--- Listed entries ---

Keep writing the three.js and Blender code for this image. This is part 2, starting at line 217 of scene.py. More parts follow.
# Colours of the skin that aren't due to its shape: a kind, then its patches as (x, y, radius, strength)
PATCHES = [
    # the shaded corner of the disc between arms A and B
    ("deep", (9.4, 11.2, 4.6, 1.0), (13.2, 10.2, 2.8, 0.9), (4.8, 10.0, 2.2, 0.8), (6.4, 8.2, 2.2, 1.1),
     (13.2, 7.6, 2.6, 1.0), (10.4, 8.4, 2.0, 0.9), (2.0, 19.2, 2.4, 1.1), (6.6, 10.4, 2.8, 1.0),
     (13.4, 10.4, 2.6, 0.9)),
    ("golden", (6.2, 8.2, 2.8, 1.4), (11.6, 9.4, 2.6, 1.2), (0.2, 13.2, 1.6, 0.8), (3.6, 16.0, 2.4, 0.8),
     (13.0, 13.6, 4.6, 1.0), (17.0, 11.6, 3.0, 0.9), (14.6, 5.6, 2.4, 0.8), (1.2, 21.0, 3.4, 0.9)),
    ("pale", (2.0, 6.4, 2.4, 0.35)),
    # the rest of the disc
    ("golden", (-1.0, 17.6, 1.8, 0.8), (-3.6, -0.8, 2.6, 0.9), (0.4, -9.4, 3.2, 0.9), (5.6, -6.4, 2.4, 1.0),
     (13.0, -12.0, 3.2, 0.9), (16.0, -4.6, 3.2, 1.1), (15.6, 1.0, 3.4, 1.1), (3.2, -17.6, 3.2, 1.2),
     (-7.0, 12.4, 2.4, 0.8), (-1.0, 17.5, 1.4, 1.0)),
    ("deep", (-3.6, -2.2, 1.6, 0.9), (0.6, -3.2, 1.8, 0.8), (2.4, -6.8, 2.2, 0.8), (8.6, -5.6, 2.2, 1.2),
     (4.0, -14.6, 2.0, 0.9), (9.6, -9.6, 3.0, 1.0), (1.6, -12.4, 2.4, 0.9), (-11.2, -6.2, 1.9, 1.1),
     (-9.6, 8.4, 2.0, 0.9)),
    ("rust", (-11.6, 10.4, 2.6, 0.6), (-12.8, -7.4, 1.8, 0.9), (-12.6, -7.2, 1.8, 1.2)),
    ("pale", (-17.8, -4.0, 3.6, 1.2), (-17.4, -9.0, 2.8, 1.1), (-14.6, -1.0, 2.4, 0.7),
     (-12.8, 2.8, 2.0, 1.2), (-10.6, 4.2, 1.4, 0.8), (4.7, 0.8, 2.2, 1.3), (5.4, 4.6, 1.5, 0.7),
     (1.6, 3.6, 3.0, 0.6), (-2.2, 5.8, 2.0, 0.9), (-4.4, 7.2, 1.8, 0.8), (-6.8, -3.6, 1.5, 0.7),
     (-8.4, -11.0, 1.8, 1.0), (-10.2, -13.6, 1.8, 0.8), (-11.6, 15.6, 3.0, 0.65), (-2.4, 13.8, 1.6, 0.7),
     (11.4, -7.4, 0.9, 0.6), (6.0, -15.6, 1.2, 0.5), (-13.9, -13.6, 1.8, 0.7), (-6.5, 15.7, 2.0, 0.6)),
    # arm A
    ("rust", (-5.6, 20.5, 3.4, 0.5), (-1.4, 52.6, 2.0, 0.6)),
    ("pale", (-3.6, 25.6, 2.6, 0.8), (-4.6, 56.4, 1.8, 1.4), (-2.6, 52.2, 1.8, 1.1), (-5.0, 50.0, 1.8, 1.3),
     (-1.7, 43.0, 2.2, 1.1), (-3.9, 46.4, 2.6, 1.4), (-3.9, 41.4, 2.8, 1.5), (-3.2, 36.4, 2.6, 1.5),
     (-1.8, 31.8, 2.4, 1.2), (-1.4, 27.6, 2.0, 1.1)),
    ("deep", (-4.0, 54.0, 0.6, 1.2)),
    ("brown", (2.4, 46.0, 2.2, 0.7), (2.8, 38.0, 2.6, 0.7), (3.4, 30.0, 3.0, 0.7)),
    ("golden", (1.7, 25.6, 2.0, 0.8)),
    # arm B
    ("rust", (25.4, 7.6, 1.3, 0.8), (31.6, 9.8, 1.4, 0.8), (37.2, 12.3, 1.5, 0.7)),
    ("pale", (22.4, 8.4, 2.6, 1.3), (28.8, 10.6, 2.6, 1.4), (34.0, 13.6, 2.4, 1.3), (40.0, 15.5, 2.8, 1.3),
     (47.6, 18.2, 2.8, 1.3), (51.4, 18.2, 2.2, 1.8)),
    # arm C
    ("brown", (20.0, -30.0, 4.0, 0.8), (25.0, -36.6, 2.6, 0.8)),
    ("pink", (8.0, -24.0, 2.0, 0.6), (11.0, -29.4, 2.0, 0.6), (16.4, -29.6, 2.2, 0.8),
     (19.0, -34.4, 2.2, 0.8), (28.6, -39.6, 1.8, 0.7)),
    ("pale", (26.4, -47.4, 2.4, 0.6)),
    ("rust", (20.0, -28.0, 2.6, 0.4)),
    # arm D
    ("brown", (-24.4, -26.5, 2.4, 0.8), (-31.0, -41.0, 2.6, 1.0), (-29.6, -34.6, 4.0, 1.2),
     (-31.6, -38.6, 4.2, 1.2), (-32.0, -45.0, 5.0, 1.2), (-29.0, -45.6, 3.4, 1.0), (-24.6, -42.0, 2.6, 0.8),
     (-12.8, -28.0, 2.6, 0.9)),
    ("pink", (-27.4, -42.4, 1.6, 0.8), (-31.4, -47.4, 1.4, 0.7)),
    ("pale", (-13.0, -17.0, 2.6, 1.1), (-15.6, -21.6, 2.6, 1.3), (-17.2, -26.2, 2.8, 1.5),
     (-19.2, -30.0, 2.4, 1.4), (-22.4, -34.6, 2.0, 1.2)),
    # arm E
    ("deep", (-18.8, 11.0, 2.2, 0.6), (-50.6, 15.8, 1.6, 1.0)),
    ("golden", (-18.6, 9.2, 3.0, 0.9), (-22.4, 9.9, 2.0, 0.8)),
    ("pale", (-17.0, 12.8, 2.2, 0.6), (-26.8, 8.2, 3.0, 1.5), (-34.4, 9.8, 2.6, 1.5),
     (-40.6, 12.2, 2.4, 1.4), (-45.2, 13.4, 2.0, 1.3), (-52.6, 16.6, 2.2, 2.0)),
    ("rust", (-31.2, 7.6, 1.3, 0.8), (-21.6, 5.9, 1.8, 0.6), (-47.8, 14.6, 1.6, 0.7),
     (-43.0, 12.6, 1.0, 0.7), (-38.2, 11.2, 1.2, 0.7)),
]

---
--- Listed entries ---

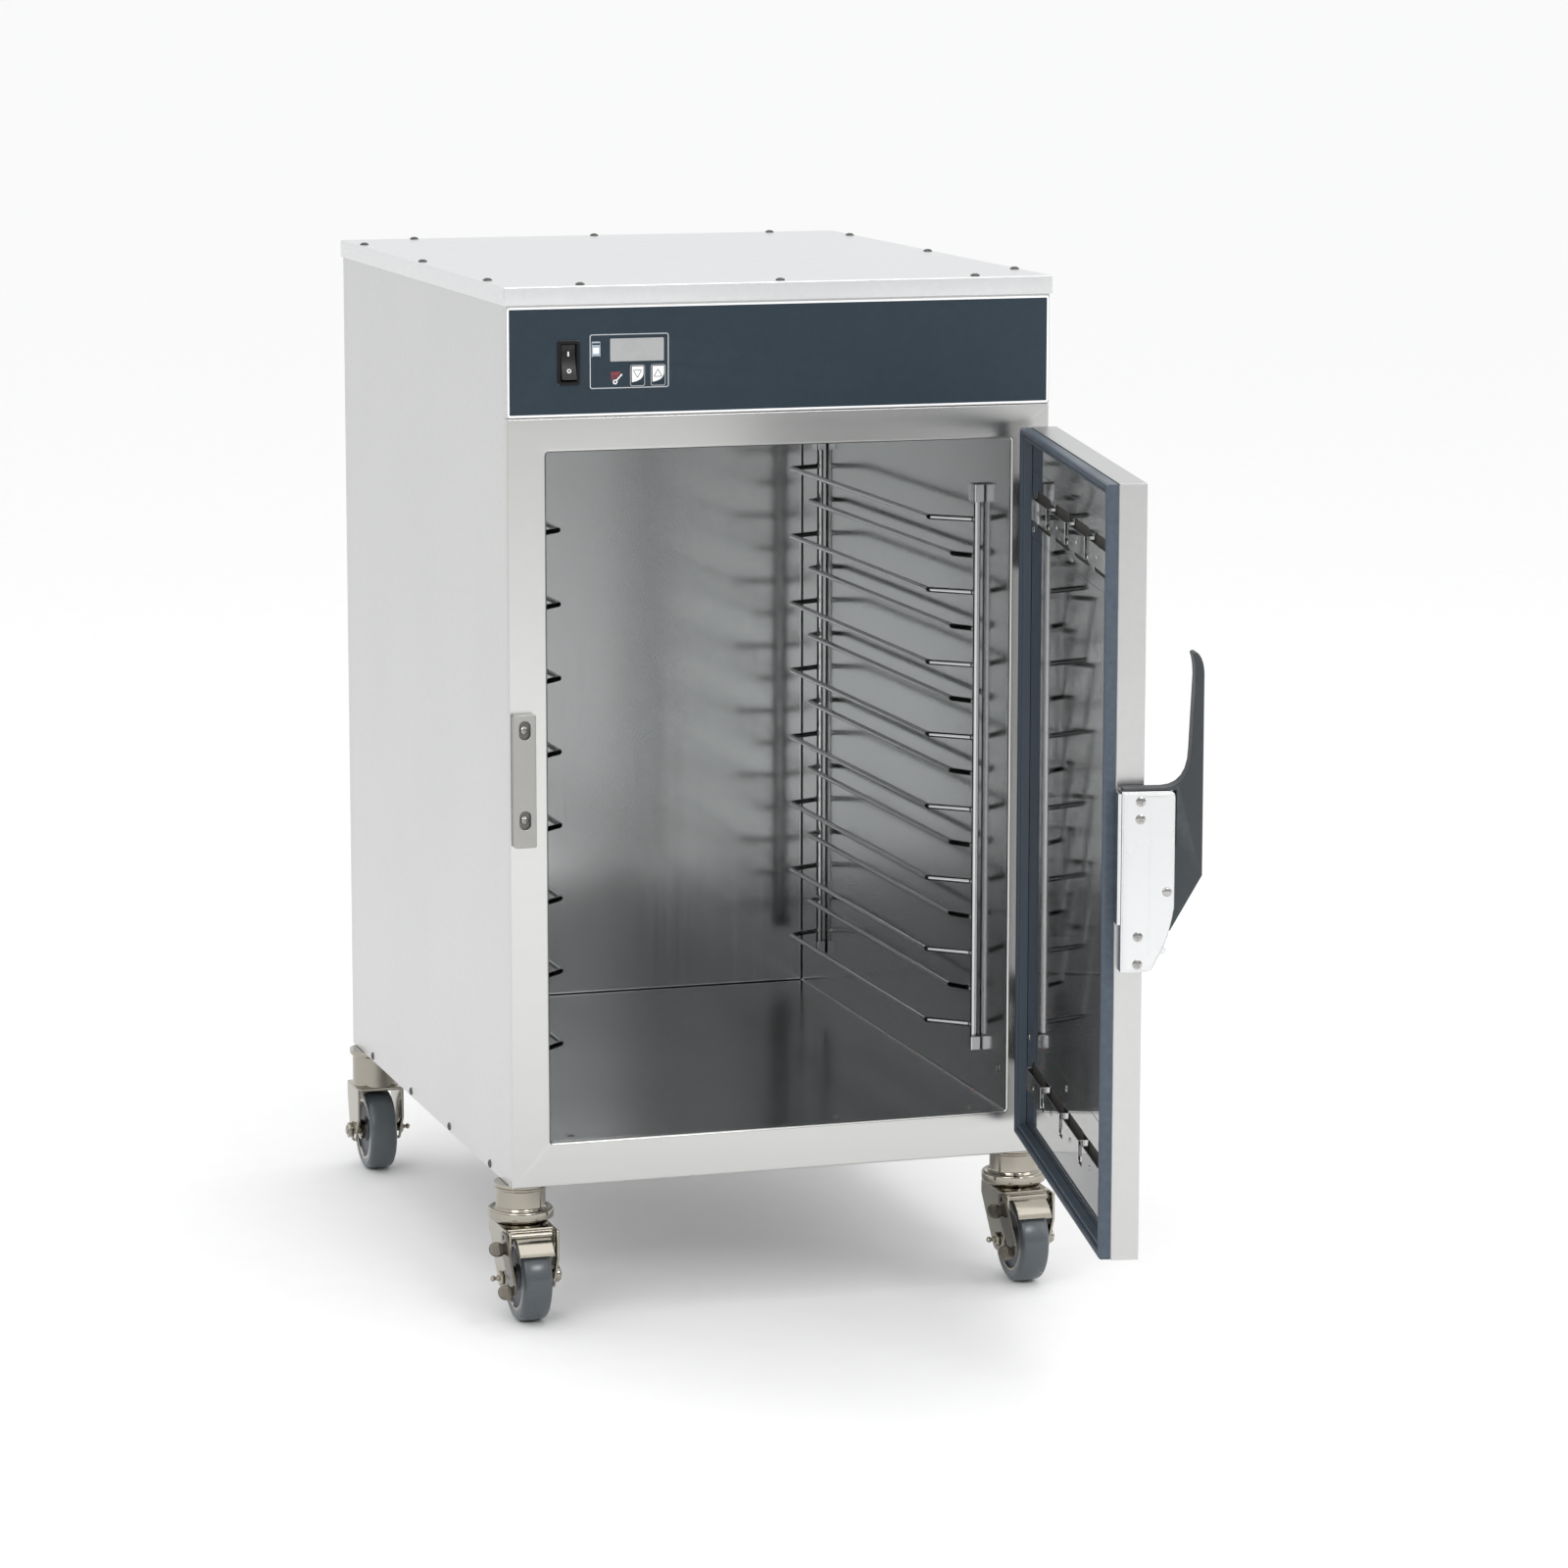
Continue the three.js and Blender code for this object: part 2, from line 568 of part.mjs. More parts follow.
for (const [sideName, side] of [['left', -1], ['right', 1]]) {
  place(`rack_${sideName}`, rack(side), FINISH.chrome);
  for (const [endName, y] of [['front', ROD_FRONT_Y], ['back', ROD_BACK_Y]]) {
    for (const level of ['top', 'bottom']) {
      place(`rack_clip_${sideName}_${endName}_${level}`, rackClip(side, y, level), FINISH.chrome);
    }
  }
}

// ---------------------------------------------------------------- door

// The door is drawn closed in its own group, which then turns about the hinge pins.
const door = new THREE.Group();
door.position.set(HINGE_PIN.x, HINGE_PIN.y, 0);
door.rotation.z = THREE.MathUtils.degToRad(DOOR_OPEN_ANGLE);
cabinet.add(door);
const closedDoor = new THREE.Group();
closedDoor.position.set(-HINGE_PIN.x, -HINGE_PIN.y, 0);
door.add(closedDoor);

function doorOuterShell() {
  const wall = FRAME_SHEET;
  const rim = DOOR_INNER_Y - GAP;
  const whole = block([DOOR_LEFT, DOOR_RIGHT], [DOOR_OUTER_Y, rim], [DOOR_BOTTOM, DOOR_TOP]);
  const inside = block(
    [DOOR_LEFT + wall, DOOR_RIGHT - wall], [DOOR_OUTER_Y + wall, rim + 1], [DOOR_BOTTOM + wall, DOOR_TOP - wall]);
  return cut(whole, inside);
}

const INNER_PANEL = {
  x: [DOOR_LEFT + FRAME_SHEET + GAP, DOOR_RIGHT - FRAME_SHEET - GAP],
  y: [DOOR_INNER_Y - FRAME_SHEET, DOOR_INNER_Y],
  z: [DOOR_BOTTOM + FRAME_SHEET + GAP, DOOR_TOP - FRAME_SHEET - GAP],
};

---

- Aim of the exercise -
Return only those lines of the records that contain the string "part".

- Worked solution -
Keep writing the three.js and Blender code for this image. This is part 2, starting at line 217 of scene.py. More parts follow.
Continue the three.js and Blender code for this object: part 2, from line 568 of part.mjs. More parts follow.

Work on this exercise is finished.